The day was colourful, with students singing struggle songs, cultural dances, praise singing and poetry, a true reflection of who Mahlangu and Bra Hugh were. The Mahlangu family spokesperson and Mahlangu’s nephew, Gideon Mahlangu, said: “We thank Rhodes University and its students for seeing it fit to honour the brave warrior in this manner. We believe students will be able to learn the history of Solomon Kalushi Mahlangu as we strongly believe that history is important in building the future of South Africa.”

The Mahlangu family spokesperson asked whether the government has documented the correct and authentic history of the struggle heroes. “Are we using the correct history as a learning path to build our country’s future? It is very difficult to answer this question as Solomon was born in Doornkop in Mpumalanga and not in Pretoria, as documented. We are calling on all the Universities that have named their buildings after Solomon Kalushi Mahlangu to partner with us in all initiatives that seek to document the correct history of Solomon Kalushi Mahlangu,” he added.

He also called on the government to declare 6 April as a public holiday in honour of Mahlangu and more than 200 lives of political activists killed at Pretoria Maximum Prison by the apartheid government. He also warned political parties not to turn this into a political platform for cheap political scoring because of the nature of its sensitivity. “We also call on the families of those that were executed with Solomon to come and partner with us in this quest,” he added.

Hugh Masekela’s daughter, Motlalepula Twala, said: “We are beaming with pride about what Rhodes University has done. We appreciate this as a family as we feel that it is in sync with my father’s motto of love, learn and teach. As the Hugh Masekela Foundation, we have an exhibition that moves around, and we would like it to come to this Hugh Masekela Hall. The importance of this exhibition is that Bra Hugh was accessible to people. This has a lot of his memorabilia, such as some of his caps, writings, horns, and passport copies that see where he has been. We should allow the entire University to be able to experience this.”

Twala said it was important for institutions of higher learning in South Africa to celebrate Bra Hugh before he is celebrated in other countries. “We are proud, grateful and hope there will be more of these events. We are happy to work with the University and teach students about my father’s life,” she concluded.

Rhodes University Chancellor Judge Lex Mpati said that renaming University halls and residences after human rights activists will instil new values in students. “Having been associated with Rhodes University from 1979 as a student and serving in Council, I have watched with pride and interest the move taken by the University to democratise the spaces.

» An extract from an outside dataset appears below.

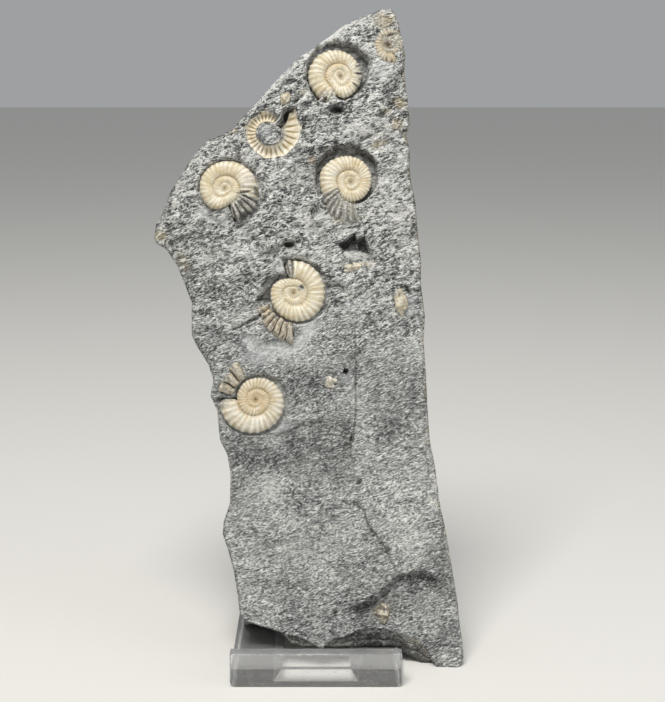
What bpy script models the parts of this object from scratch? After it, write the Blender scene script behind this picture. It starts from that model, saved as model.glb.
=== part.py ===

We have had residences and halls called Jan Smuts, Botha and others. Now we have Hugh Masekela, Solomon Kalushi Mahlangu and others. To have these names now is a huge move, and there is a massive difference between then and now. Rhodes University is indeed a transformative University and is for everybody now, and we are all proud of it,” said Judge Mpati.

Professor Monnapula-Mapesela thanked both families, who were in attendance at the renaming ceremony, for affording the University permission and blessings to use the names and the identities of their loved ones to name the University halls.

Over the past few years, 20 name changes within Rhodes University have taken place. Buildings, facilities, academic units and structures named after liberation icons include Ellen Nnoseng Kuzwayo, Walter Sisulu, Rosa Parks, Ruth First, Joe Slovo, Victoria Nonyamezelo Mxenge, Adelaide Tambo, Helen Joseph, Robert Mmangaliso Sobukwe, Chris Thembisile Hani, Miriam Zenzile Makeba, Lillian Masediba Ngoyi, Nelson Rolihlahla Mandela, Desmond Mpilo Tutu and Steve Bantubonke Biko.